◆ **YOUR TASK**: Locate the string "joints" in the listing below. Copy every line where it is found.

#####

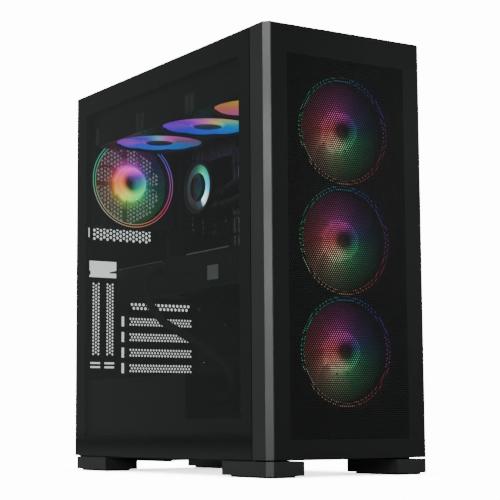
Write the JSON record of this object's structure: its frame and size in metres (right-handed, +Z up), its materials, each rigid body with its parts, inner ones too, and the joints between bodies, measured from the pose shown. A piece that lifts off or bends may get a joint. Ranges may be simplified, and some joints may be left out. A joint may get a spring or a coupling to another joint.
{
  "type": "desktop computer tower",
  "caption": "Mid-tower desktop computer with a perforated front, a glass side window, lit fans, a liquid cooler, a graphics card and a power supply.",
  "frame": {"origin": "middle of the footprint, on the surface that the feet stand on", "axes": "+Z up, the front face looks along -Y, the glass side along -X and the steel side along +X"},
  "size_m": [0.21, 0.45, 0.48],
  "materials": {
    "black_steel": "satin powder coat",
    "panel_steel": "fine textured powder coat",
    "mesh_steel": "fine perforated steel, satin black",
    "black_plastic": "moulded, fine grain",
    "bezel_plastic": "satin",
    "fan_frame_plastic": "satin",
    "fan_rotor_plastic": "translucent, lit from the hub",
    "card_rotor_plastic": "satin",
    "rubber": "matt",
    "side_glass": "tempered, tinted",
    "board_laminate": "solder mask",
    "sink_aluminium": "black anodised, brushed",
    "fin_aluminium": "plain",
    "radiator_black": "painted fins",
    "hose": "sleeved",
    "plated_steel": "nickel plate",
    "dust_mesh": "fine nylon mesh",
    "screw_black": "black zinc",
    "pump_face": "polished, lit edge",
    "cable_sleeve": "black wires",
    "card_plastic": "satin",
    "red_plastic": "moulded"
  },
  "bodies": {
    "chassis": {"base_pan": "black_steel", "top_plate": "black_steel", "front_plate": "black_steel", "left_frame": "black_steel", "motherboard_tray": "black_steel", "cable_grommets": "rubber", "psu_shroud": "black_steel", "rear_panel": "panel_steel", "slot_covers": "panel_steel", "vertical_slot_covers": "panel_steel", "feet": "bezel_plastic", "foot_pads": "rubber", "front_fan_frames": "fan_frame_plastic", "radiator_fan_frames": "fan_frame_plastic", "rear_fan_frame": "fan_frame_plastic", "radiator": "radiator_black", "pump_block": "black_plastic", "pump_cap": "pump_face", "coolant_tubes": "hose", "motherboard": "board_laminate", "board_heatsinks": "sink_aluminium", "board_slots": "black_plastic", "memory_modules": "sink_aluminium", "rear_ports": "plated_steel", "io_shield": "panel_steel", "gpu_board": "board_laminate", "gpu_backplate": "sink_aluminium", "gpu_shroud": "card_plastic", "gpu_heatsink": "fin_aluminium", "gpu_bracket": "panel_steel", "psu_case": "panel_steel", "psu_inlet": "black_plastic", "drive_cage": "black_steel", "drive_trays": "black_plastic", "top_cover": "bezel_plastic", "front_usb_ports": "plated_steel", "case_screws": "screw_black", "gpu_power_cable": "cable_sleeve", "board_power_cable": "cable_sleeve"},
    "front_cover": {"front_bezel": "bezel_plastic", "front_mesh": "mesh_steel"},
    "glass_door": {"glass_panel": "side_glass"},
    "steel_door": {"right_side_panel": "panel_steel", "panel_thumbscrews": "screw_black"},
    "roof_filter": {"top_dust_filter": "dust_mesh"},
    "supply_filter": {"psu_dust_filter": "dust_mesh"},
    "power_key": {"power_button": "black_plastic"},
    "reset_key": {"reset_button": "black_plastic"},
    "supply_switch": {"psu_rocker": "red_plastic"},
    "supply_rotor": {"psu_fan_rotor": "card_rotor_plastic"},
    "rear_rotor": {"rear_fan_rotor": "fan_rotor_plastic"},
    "front_rotor_1": {"front_fan_rotor_1": "fan_rotor_plastic"},
    "radiator_rotor_1": {"radiator_fan_rotor_1": "fan_rotor_plastic"},
    "card_rotor_1": {"gpu_fan_rotor_1": "card_rotor_plastic"},
    "front_rotor_2": {"front_fan_rotor_2": "fan_rotor_plastic"},
    "radiator_rotor_2": {"radiator_fan_rotor_2": "fan_rotor_plastic"},
    "card_rotor_2": {"gpu_fan_rotor_2": "card_rotor_plastic"},
    "front_rotor_3": {"front_fan_rotor_3": "fan_rotor_plastic"},
    "radiator_rotor_3": {"radiator_fan_rotor_3": "fan_rotor_plastic"},
    "card_rotor_3": {"gpu_fan_rotor_3": "card_rotor_plastic"}
  },
  "joints": [
    {"name": "front_cover_pull", "type": "slide", "parent": "chassis", "child": "front_cover", "axis": [0, -1, 0], "range_m": [0, 0.08]},
    {"name": "glass_pull", "type": "slide", "parent": "chassis", "child": "glass_door", "axis": [-1, 0, 0], "range_m": [0, 0.1]},
    {"name": "steel_door_slide", "type": "slide", "parent": "chassis", "child": "steel_door", "axis": [0, 1, 0], "range_m": [0, 0.42]},
    {"name": "roof_filter_lift", "type": "slide", "parent": "chassis", "child": "roof_filter", "axis": [0, 0, 1], "range_m": [0, 0.06]},
    {"name": "supply_filter_slide", "type": "slide", "parent": "chassis", "child": "supply_filter", "axis": [0, 1, 0], "range_m": [0, 0.15]},
    {"name": "power_press", "type": "slide", "parent": "chassis", "child": "power_key", "axis": [0, 0, -1], "range_m": [0, 0.0015], "stiffness_N_per_m": 900},
    {"name": "reset_press", "type": "slide", "parent": "chassis", "child": "reset_key", "axis": [0, 0, -1], "range_m": [0, 0.0015], "stiffness_N_per_m": 600},
    {"name": "supply_switch_rock", "type": "hinge", "parent": "chassis", "child": "supply_switch", "pos_m": [0.046, 0.2158, 0.0665], "axis": [1, 0, 0], "range_deg": [0, 12]},
    {"name": "front_fan_spin_1", "type": "hinge", "parent": "chassis", "child": "front_rotor_1", "pos_m": [0, -0.218, 0.1324], "axis": [0, -1, 0], "continuous": true},
    {"name": "front_fan_spin_2", "type": "hinge", "parent": "chassis", "child": "front_rotor_2", "pos_m": [0, -0.218, 0.2524], "axis": [0, -1, 0], "continuous": true},
    {"name": "front_fan_spin_3", "type": "hinge", "parent": "chassis", "child": "front_rotor_3", "pos_m": [0, -0.218, 0.3724], "axis": [0, -1, 0], "continuous": true},
    {"name": "radiator_fan_spin_1", "type": "hinge", "parent": "chassis", "child": "radiator_rotor_1", "pos_m": [-0.038, 0.126, 0.411], "axis": [0, 0, -1], "continuous": true},
    {"name": "radiator_fan_spin_2", "type": "hinge", "parent": "chassis", "child": "radiator_rotor_2", "pos_m": [-0.038, 0.006, 0.411], "axis": [0, 0, -1], "continuous": true},
    {"name": "radiator_fan_spin_3", "type": "hinge", "parent": "chassis", "child": "radiator_rotor_3", "pos_m": [-0.038, -0.114, 0.411], "axis": [0, 0, -1], "continuous": true},
    {"name": "rear_fan_spin", "type": "hinge", "parent": "chassis", "child": "rear_rotor", "pos_m": [-0.038, 0.195, 0.3714], "axis": [0, -1, 0], "continuous": true},
    {"name": "gpu_fan_spin_1", "type": "hinge", "parent": "chassis", "child": "card_rotor_1", "pos_m": [-0.0063, 0.136, 0.2144], "axis": [0, 0, -1], "continuous": true},
    {"name": "gpu_fan_spin_2", "type": "hinge", "parent": "chassis", "child": "card_rotor_2", "pos_m": [-0.0063, 0.043, 0.2144], "axis": [0, 0, -1], "continuous": true},
    {"name": "gpu_fan_spin_3", "type": "hinge", "parent": "chassis", "child": "card_rotor_3", "pos_m": [-0.0063, -0.05, 0.2144], "axis": [0, 0, -1], "continuous": true},
    {"name": "psu_fan_spin", "type": "hinge", "parent": "chassis", "child": "supply_rotor", "pos_m": [0, 0.1448, 0.0215], "axis": [0, 0, -1], "continuous": true}
  ]
}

#####

◆ **SOLUTION**:
Write the JSON record of this object's structure: its frame and size in metres (right-handed, +Z up), its materials, each rigid body with its parts, inner ones too, and the joints between bodies, measured from the pose shown. A piece that lifts off or bends may get a joint. Ranges may be simplified, and some joints may be left out. A joint may get a spring or a coupling to another joint.
  "joints": [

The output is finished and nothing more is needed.